Quantum Conductance of Interacting Quantum Wire By Current Relaxing Backscattering and Unklapp Processes

Authors

  • Anupam Amar Research Scholar, University Department of Physics, B.N. Mandal University, Madhepura, Singheshwar, Bihar 852128, India.
  • Nabin r Kuma Department of Physics, B.N.M.V. College, Madhepura, B.N. Mandal University, Madhepura, Singheshwar, Bihar 852128, India.

DOI:

https://doi.org/10.48165/

Keywords:

Quantum Conductance, interacting quantum wire, back scattering, Umklapp process, relaxing process, carbon nanotube, coupling, acoustic phonon

Abstract

We have studied the quantum conductance of interacting quantum wire by using current  relaxing back scattering and Umklap process. We have derived a general formula for the  conductance of interacting quantum wire with good contact and current relaxing processes in  the wire. We have shown that for an interacting ballistic wire contacted to leads were  generalized to an interacting wire with damping. We have calculated the resistance of an  interacting quantum wire which has coexisting ballistic and diffusive channels. Such  coexistence is expected for integrable modes where part of the current is protected by a local  or quasilocal conservation law.
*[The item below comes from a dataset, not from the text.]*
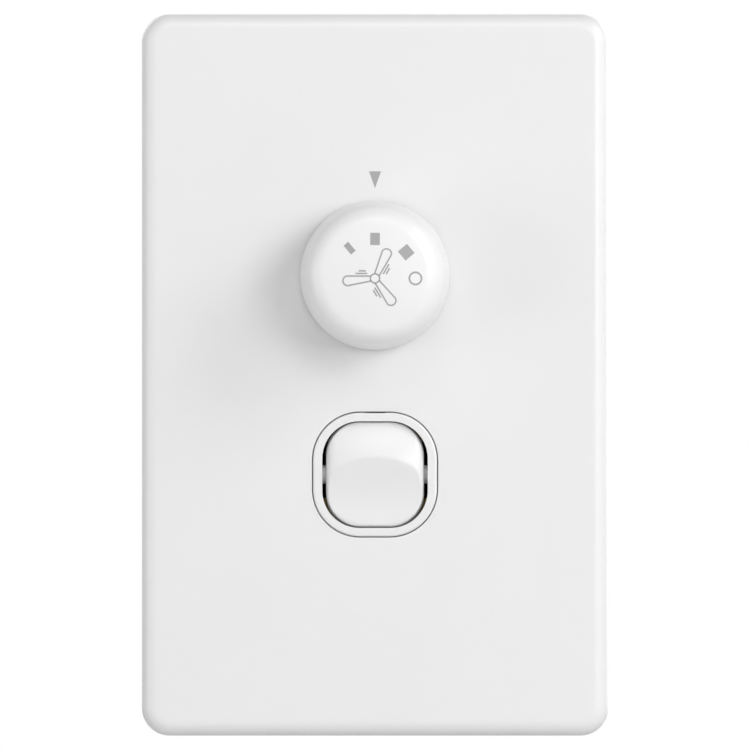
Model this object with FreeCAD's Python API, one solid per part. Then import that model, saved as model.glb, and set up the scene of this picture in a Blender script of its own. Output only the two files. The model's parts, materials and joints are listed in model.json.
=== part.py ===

We have found that in such a case the ballistic channel is  small and completely dominates the transport so that the system shows ideal quantum  conductance. Relevant back scattering at the contact were found and were neglected. We  have calculated the resistance of single wall carbon nanotubes caused by a coupling to the  phononic degrees of freedom of the tube. Three modes have been taken into account. We  have found that there is damping of the phonons due to phonon-phonon interactions which  modified the phonon propagator. Backscattering is created by impurities which are often  relevant perturbations and completely suppress the conductance below a temperature scale.  Irrelevant backscattering due to phonons dominated in clean samples. Taking the electrons in  the carbon nanotubes as noninteracting it has been shown that acoustic phonon modes gave  rise to resistivity that increases linearly with temperature. The conductance showed thermally  activated behaviour. At every temperatures Umklapp scattering at half filling leaded to gaps  both in the charge and in the spin sector and thus to thermally activated behaviour. In a  device configuration the filling in the tube is usually tuned away from half filling so that the  Umklapp term oscillates. In the calculation the electrons are treated as noninteracting.  Calculation shows that one electron-electron interactions are included the interactions with  phonon modes of the tube alone give resistivity of the right magnitude even at room  temperature if standard parameters are used. The obtained results were found in good  agreement with previously obtained results.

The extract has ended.